Sampling parameters affect the quality of sound which can be reproduced from the recorded signal. The most fundamental parameter is sampling rate which limits the highest frequency than can be stored. It is well known (Nyquist's Sampling Theorem) that the highest frequency that can be stored in a sampled signal is at most 1/2 of the sampling frequency. For example, a 8 kHz sampling rate permits the recording of a signal in which the highest frequency is less than 4 kHz. Higher frequency signals must be filtered out before feeding them to DAC.
Sample encoding limits the dynamic range of recorded signal (difference between the faintest and the loudest signal that can be recorded). In theory the maximum dynamic range of signal is number_of_bits * 6 dB . This means that 8 bits sampling resolution gives dynamic range of 48 dB and 16 bit resolution gives 96 dB.

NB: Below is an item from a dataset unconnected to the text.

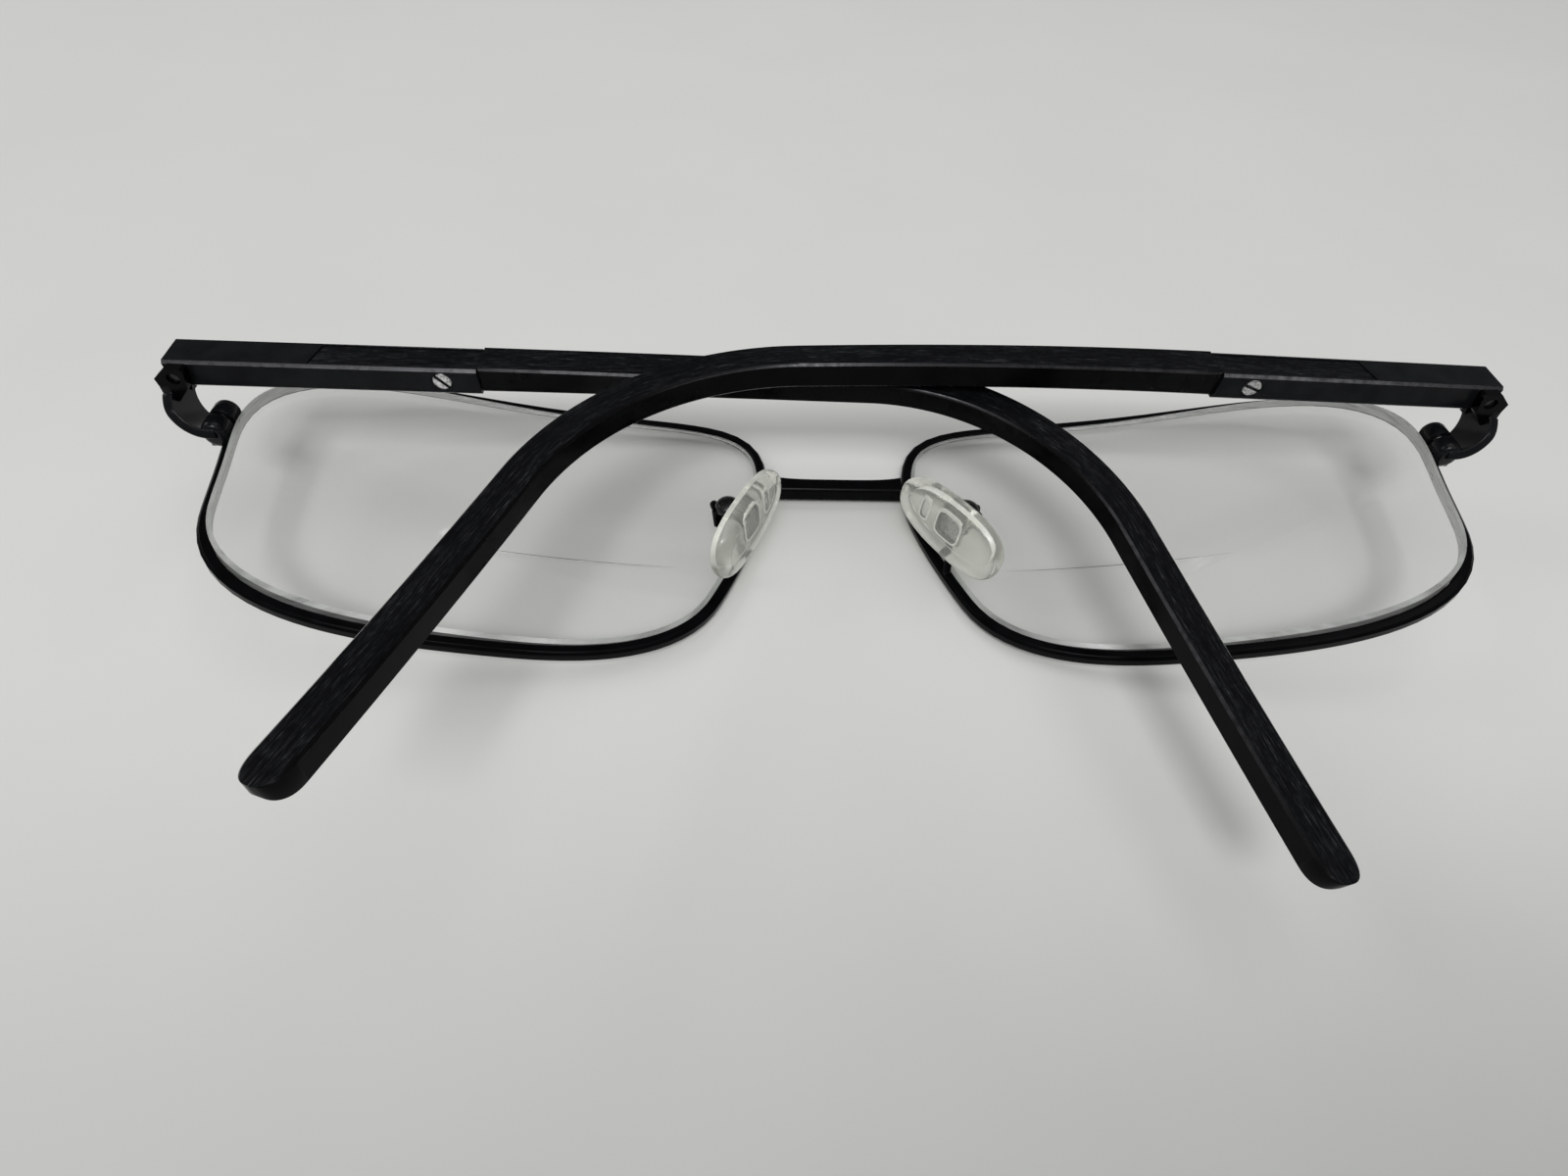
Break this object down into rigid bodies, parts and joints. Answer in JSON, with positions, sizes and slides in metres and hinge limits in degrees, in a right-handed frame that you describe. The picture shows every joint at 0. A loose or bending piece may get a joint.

Quality has price. The number of bytes required to store an audio sequence depends on sampling rate, number of channels and sampling resolution. For example just 8000 bytes of memory is required to store one second of sound using 8 kHz/8 bits/mono but 48 kHz/16bit/stereo takes 192 kilobytes. A 64 kbps ISDN channel is required to transfer a 8kHz/8bit/mono audio stream in real time, and about 1.5 Mbps is required for DAT quality (48kHz/16bit/stereo). On the other hand it is possible to store just 5.46 seconds of sound in a megabyte of memory when using 48kHz/16bit/stereo sampling. With 8kHz/8bits/mono it is possible to store 131 seconds of sound using the same amount of memory. It is possible to reduce memory and communication costs by compressing the recorded signal but this is out of the scope of this document.
Audio devices are opened exclusively for a selected direction. This doesn't allow open from more than one processes for the same audio device in the same direction, but does allow one open call to each playback direction and second open call to record direction independently. Audio devices return EBUSY error to applications when other applications have already opened the requested direction.
Low-Level layer supports these formats:
#define SND_PCM_SFMT_MU_LAW 0
#define SND_PCM_SFMT_A_LAW 1
#define SND_PCM_SFMT_IMA_ADPCM 2
#define SND_PCM_SFMT_U8 3
#define SND_PCM_SFMT_S16_LE 4
#define SND_PCM_SFMT_S16_BE 5
#define SND_PCM_SFMT_S8 6
#define SND_PCM_SFMT_U16_LE 7
#define SND_PCM_SFMT_U16_BE 8
#define SND_PCM_SFMT_MPEG 9
#define SND_PCM_SFMT_GSM 10
#define SND_PCM_FMT_MU_LAW (1 << SND_PCM_SFMT_MU_LAW)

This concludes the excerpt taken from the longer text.